• _Stated problem_: A precise retyping is required of every line from the one containing "solid in group]" down to the one containing "imported = [obj", both included, and of no other line.

• _Information supplied_:
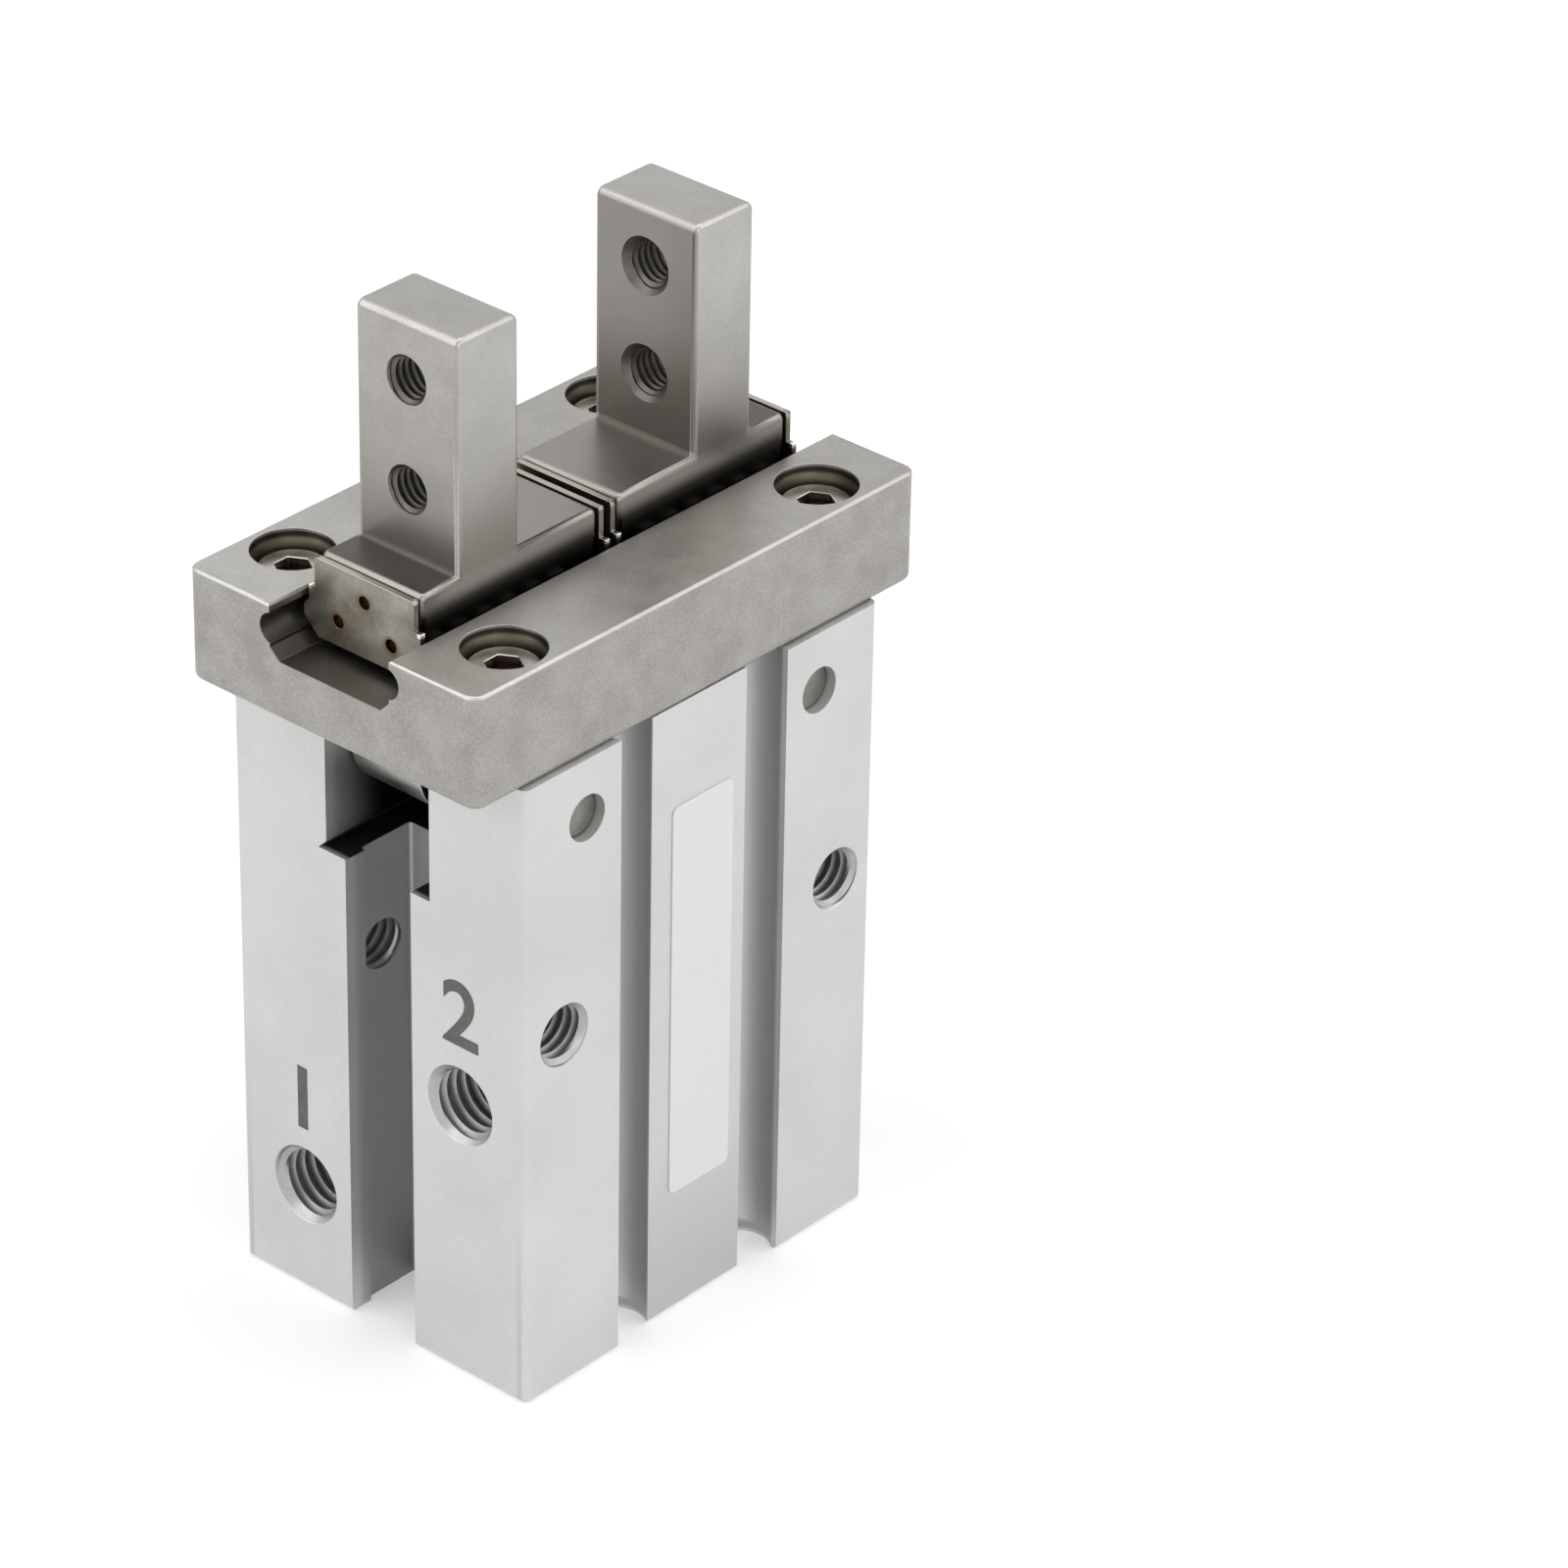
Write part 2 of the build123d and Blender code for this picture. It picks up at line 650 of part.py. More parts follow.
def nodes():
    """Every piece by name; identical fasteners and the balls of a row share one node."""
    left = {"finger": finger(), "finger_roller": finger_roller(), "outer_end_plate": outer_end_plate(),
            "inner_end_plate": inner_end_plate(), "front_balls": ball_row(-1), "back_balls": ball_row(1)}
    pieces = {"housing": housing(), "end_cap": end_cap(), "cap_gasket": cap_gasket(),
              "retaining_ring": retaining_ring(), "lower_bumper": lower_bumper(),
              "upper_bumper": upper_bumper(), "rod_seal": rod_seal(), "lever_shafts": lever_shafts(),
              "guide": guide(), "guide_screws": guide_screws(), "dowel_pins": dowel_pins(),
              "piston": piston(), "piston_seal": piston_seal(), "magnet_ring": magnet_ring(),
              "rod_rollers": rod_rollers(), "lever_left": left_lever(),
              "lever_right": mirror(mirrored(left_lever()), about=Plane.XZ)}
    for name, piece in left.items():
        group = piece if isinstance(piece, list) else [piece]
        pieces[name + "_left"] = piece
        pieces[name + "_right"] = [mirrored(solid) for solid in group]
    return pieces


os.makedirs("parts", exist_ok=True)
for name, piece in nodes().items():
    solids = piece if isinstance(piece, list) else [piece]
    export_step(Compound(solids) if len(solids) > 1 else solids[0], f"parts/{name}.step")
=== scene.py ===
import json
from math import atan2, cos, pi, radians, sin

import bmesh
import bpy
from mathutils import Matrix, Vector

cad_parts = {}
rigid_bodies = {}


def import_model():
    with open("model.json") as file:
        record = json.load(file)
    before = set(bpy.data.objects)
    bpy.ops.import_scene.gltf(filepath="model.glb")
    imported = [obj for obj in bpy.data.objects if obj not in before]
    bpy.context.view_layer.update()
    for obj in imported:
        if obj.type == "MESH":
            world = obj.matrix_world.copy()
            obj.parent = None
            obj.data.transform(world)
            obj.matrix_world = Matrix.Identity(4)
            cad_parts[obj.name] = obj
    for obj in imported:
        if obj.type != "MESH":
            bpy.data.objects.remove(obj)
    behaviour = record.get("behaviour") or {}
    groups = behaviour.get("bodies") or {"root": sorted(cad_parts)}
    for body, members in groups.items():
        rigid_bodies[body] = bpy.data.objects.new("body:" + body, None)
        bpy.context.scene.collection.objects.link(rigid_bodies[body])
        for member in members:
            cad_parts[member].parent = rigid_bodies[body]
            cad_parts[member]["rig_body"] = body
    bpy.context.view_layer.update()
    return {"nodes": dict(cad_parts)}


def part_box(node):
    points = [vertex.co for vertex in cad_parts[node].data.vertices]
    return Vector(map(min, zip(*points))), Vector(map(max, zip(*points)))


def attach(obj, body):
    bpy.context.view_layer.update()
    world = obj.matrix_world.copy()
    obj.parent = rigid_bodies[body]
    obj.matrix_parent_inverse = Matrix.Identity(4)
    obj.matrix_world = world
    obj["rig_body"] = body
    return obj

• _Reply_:
        pieces[name + "_right"] = [mirrored(solid) for solid in group]
    return pieces


os.makedirs("parts", exist_ok=True)
for name, piece in nodes().items():
    solids = piece if isinstance(piece, list) else [piece]
    export_step(Compound(solids) if len(solids) > 1 else solids[0], f"parts/{name}.step")
=== scene.py ===
import json
from math import atan2, cos, pi, radians, sin

import bmesh
import bpy
from mathutils import Matrix, Vector

cad_parts = {}
rigid_bodies = {}


def import_model():
    with open("model.json") as file:
        record = json.load(file)
    before = set(bpy.data.objects)
    bpy.ops.import_scene.gltf(filepath="model.glb")
    imported = [obj for obj in bpy.data.objects if obj not in before]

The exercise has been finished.